● WRITTEN PROBLEM
Copy exactly the lines from the one containing "for corner in" through the one containing "for node in", both included, and nothing else.

········

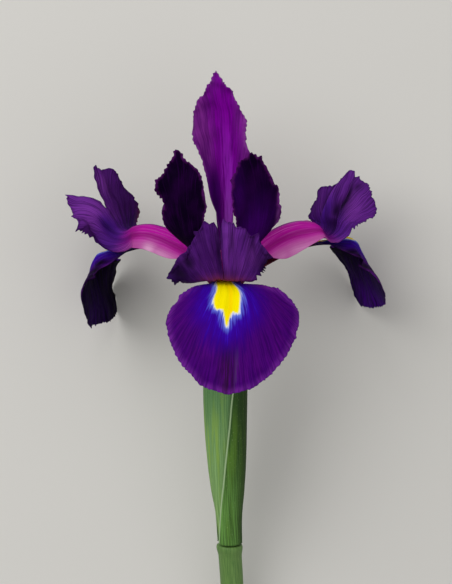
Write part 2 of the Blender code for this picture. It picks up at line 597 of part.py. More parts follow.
def make_column():
    """The style column, which widens into a small head under the three arms."""
    rings = [(GAP, COLUMN_RADIUS), (4.5, COLUMN_RADIUS), (6.2, COLUMN_TOP_RADIUS),
             (COLUMN_HEIGHT, COLUMN_TOP_RADIUS)]
    return rings_solid("style_column", [round_ring(up, radius, 12) for up, radius in rings], "style")


def make_bract(name, margins, inset):
    """A green bract wrapped round the stem. inset is how much smaller its radius is."""
    columns, rows = 17, 19
    tip = margins[0][-1][0]
    up = BRACT_BASE + (tip - BRACT_BASE) * np.linspace(0, 1, rows)
    sides = [profile(margin, up) for margin in margins]
    sides[1][-1] = sides[0][-1]
    share = np.linspace(0, 1, columns)
    turn = sides[0][:, None] + (sides[1] - sides[0])[:, None] * share
    sheet = Sheet()
    sheet.add(np.stack([turn, np.repeat(up[:, None], columns, axis=1)], axis=-1))
    turn, up = np.array(sheet.points).T
    radius = profile(BRACT_RADII, up)
    flat = profile(BRACT_FLATNESS, up)
    turn = np.radians(turn)
    x = stem_x(up) + (radius - inset) * np.sin(turn)
    front = (radius * flat - inset) * np.cos(turn)
    return add_object(name, np.stack([x, front, up], axis=-1), sheet.faces, "bract", BRACT_THICK)


def make_stamen(name, azimuth):
    """A stamen: a thin thread from the tube's rim, and a long anther in the tunnel under the arm."""
    turn = math.radians(azimuth)
    radii = np.array(STAMEN)
    steps = np.gradient(radii[:, :2], axis=0)
    steps /= np.linalg.norm(steps, axis=1, keepdims=True)
    rings = []
    for (r, up, wide, deep), (dr, du) in zip(radii, steps):
        ring = []
        for corner in np.arange(8, 0, -1) * 2 * math.pi / 8:
            side, inward = wide * math.sin(corner), deep * math.cos(corner)
            out = r - du * inward
            x = out * math.sin(turn) + side * math.cos(turn)
            ring.append((x, out * math.cos(turn) - side * math.sin(turn), up + dr * inward))
        rings.append(ring)
    return rings_solid(name, rings, "stamen")


def main():
    for obj in list(bpy.data.objects):
        bpy.data.objects.remove(obj, do_unlink=True)
    for name, shape in FALL_SHAPES.items():
        make_fall(name, shape)
    for name, shape in STANDARD_SHAPES.items():
        make_standard(name, shape)
    for name, shape in ARM_SHAPES.items():
        make_arm(name, shape)
    make_stem()
    make_ovary()
    make_column()
    make_bract("spathe_outer", OUTER_MARGINS, 0.0)
    make_bract("spathe_inner", INNER_MARGINS, BRACT_THICK + 0.4)
    for name, azimuth in STAMEN_TURNS.items():
        make_stamen(name, azimuth)


main()
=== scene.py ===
# The looks of a cut iris flower that lies on its back: petals with frilled and toothed margins,
# veined faces, green spathe bracts and a short stem. Lengths are millimetres until layDown.
import math

import bpy
import numpy as np
from mathutils import Matrix, Vector


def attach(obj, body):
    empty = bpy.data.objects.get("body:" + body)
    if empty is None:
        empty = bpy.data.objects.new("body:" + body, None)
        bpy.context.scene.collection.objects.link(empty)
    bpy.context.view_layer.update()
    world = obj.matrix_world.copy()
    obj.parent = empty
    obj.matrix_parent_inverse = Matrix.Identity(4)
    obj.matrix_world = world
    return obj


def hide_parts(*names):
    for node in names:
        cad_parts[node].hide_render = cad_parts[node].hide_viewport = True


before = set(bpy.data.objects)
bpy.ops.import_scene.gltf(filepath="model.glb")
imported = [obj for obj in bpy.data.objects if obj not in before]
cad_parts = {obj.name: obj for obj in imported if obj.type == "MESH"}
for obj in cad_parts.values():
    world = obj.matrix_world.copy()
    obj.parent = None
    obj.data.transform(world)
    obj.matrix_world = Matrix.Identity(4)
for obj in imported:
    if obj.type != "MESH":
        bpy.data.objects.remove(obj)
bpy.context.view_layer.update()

mm = 0.001
print("frame loaded:", len(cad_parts), "nodes")

# The flower's own frame is x to its right, front, and up along its axis from the petals' feet.
lying = {"lean": 15.725, "roll": -0.555, "centre": (-0.087, 24.027, 35.418)}


def turned(vectors):
    # directions of the flower's own frame, as it lies
    x, front, up = np.asarray(vectors, float).T
    lean, roll = math.radians(lying["lean"]), math.radians(lying["roll"])
    y = up * math.cos(lean) - front * math.sin(lean)
    z = front * math.cos(lean) + up * math.sin(lean)
    return np.stack([x * math.cos(roll) + z * math.sin(roll), y,
                     z * math.cos(roll) - x * math.sin(roll)], axis=-1)


def layDown(points):
    return (turned(points) + lying["centre"]) * mm


# Curves, outlines and grids.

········

● EXPECTED ANSWER
        for corner in np.arange(8, 0, -1) * 2 * math.pi / 8:
            side, inward = wide * math.sin(corner), deep * math.cos(corner)
            out = r - du * inward
            x = out * math.sin(turn) + side * math.cos(turn)
            ring.append((x, out * math.cos(turn) - side * math.sin(turn), up + dr * inward))
        rings.append(ring)
    return rings_solid(name, rings, "stamen")


def main():
    for obj in list(bpy.data.objects):
        bpy.data.objects.remove(obj, do_unlink=True)
    for name, shape in FALL_SHAPES.items():
        make_fall(name, shape)
    for name, shape in STANDARD_SHAPES.items():
        make_standard(name, shape)
    for name, shape in ARM_SHAPES.items():
        make_arm(name, shape)
    make_stem()
    make_ovary()
    make_column()
    make_bract("spathe_outer", OUTER_MARGINS, 0.0)
    make_bract("spathe_inner", INNER_MARGINS, BRACT_THICK + 0.4)
    for name, azimuth in STAMEN_TURNS.items():
        make_stamen(name, azimuth)


main()
=== scene.py ===
# The looks of a cut iris flower that lies on its back: petals with frilled and toothed margins,
# veined faces, green spathe bracts and a short stem. Lengths are millimetres until layDown.
import math

import bpy
import numpy as np
from mathutils import Matrix, Vector


def attach(obj, body):
    empty = bpy.data.objects.get("body:" + body)
    if empty is None:
        empty = bpy.data.objects.new("body:" + body, None)
        bpy.context.scene.collection.objects.link(empty)
    bpy.context.view_layer.update()
    world = obj.matrix_world.copy()
    obj.parent = empty
    obj.matrix_parent_inverse = Matrix.Identity(4)
    obj.matrix_world = world
    return obj


def hide_parts(*names):
    for node in names:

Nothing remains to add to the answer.